We are playing fetch lands in order to thin out our deck and to grab our green sources for Atarka’s Command. We also play a one of Sacred Foundry so that we can board into Boros Charm after game one.
Mana Confluence or City of Brass is a must have for this deck, since we are running some different colors. I am playing Mana Confluence simply because I have them. If you don’t have them, I would buy City of Brass. We need this land in order to always make sure we hit lands that can tap for any color we need.
This card is insane against Affinity and Bogles, or any deck that runs enchantments. I have two in my sideboard in order to combat these strategies. This deck needs to have all of its spells dealing damage, which makes Destructive Revelry better than Ancient Grudge in this list.
The Mirror match is a slugfest. We have to have a way to weaken our opponent’s spells. Dragon’s claw does exactly that. We want to have anywhere from 2 to 3 in our sideboard at all times. Gaining life is not what the red deck wants to have to play against.
The midrange god of Goblins joins the party! Goblin Rabblemaster is very good in the midrange matchups. We want him against a lot of the meta, especially since he is a powerhouse by himself. He also gets so much bigger with our other goblins and can have trample with Legion Loyalist! I play two in my sideboard because he costs 3 mana and we are only playing 19 lands.
We just lose to Splinter Twin. We need a way to fix that. I play 2 in order to try to hedge our bets against the Twin deck. Honestly, they should be dead before they combo anyways. We just need to be able to hold our own against Twin if they shut our goblins down.
We board into Boros Charm in order to blow out cards like Anger of the Gods, Volcanic Fallout, Supreme Verdict, and Damnation. We just lose to those cards on 3 and 4. I have 3 in my sideboard. You have to board into this in order to make sure that we can maintain a board presence in the face of control decks.
In the midrange matchup, we really want to bring in Krenko as well. Krenko can help us rebuild after a board wipe and can also help us close out a game when there are tons of blockers to deal with. I only have one in my 75 because there are very few matches where we need him.
Chandra is excessively good in the midrange matches. Chandra can help us follow up some serious beats with a massive threat and she can flip the turn after we play her. She is fantastic in this deck’s sideboard, not in the main. I play 2 in the sideboard and only really board her in during the matches where my opponents are looking to one-for-one trade with my creatures.
The deck has very good matches against any real aggressive deck or midrange deck. Jund and Abzan tend to just crumble to this deck, especially Abzan with Lingering Souls. Any token list just straight loses to our goblin horde. Affinity is a slugfest because Arcbound Ravager is an excellent blocker that can put counters on Inkmoth Nexus and one-shot us. We need to be vigilant in those games and carefully watch how we play instead of running out every goblin all the time.
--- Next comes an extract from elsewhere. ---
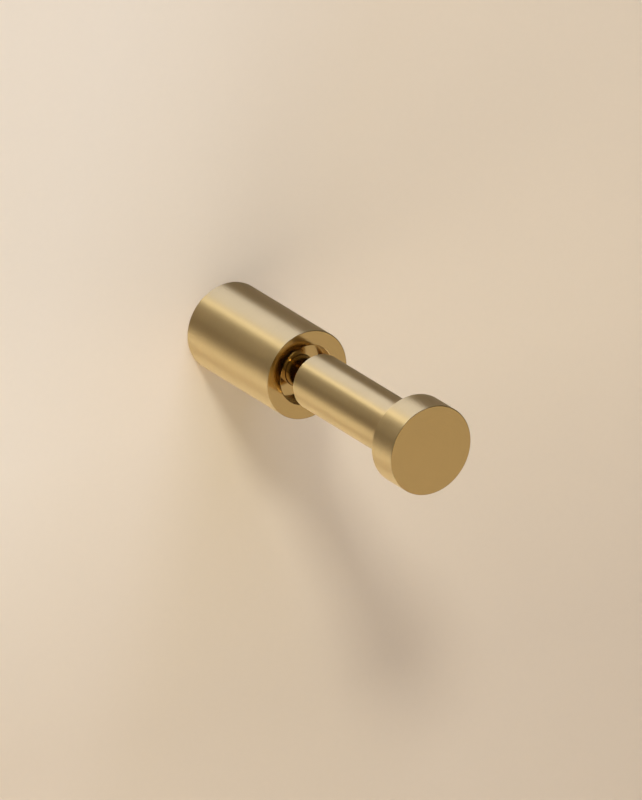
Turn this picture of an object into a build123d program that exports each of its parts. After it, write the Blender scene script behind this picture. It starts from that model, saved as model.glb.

Blue decks are a different story. We tend to crush Delver builds and do an amazing job at beating any deck running Thought Scour. Snapcaster Mage can be an absolute pain. He can trade with our guys and even flashback Supreme Verdict or Damnation. We have to be careful when we play against those decks.
Tron can be a horrible matchup. The main board Pyroclasm makes it really hard for us to extend. If there isn’t a Pyroclasm, we can expect to win. Other than these decks, we tend to have good matchups.
I hope that this article has been of some help to you and has inspired you to try out Atarka Goblins. If you like hyper aggro builds then you will love this deck. As always, try to pick up the pieces for the deck from your local game store. You can’t crush people’s blue decks at Walmart and Target!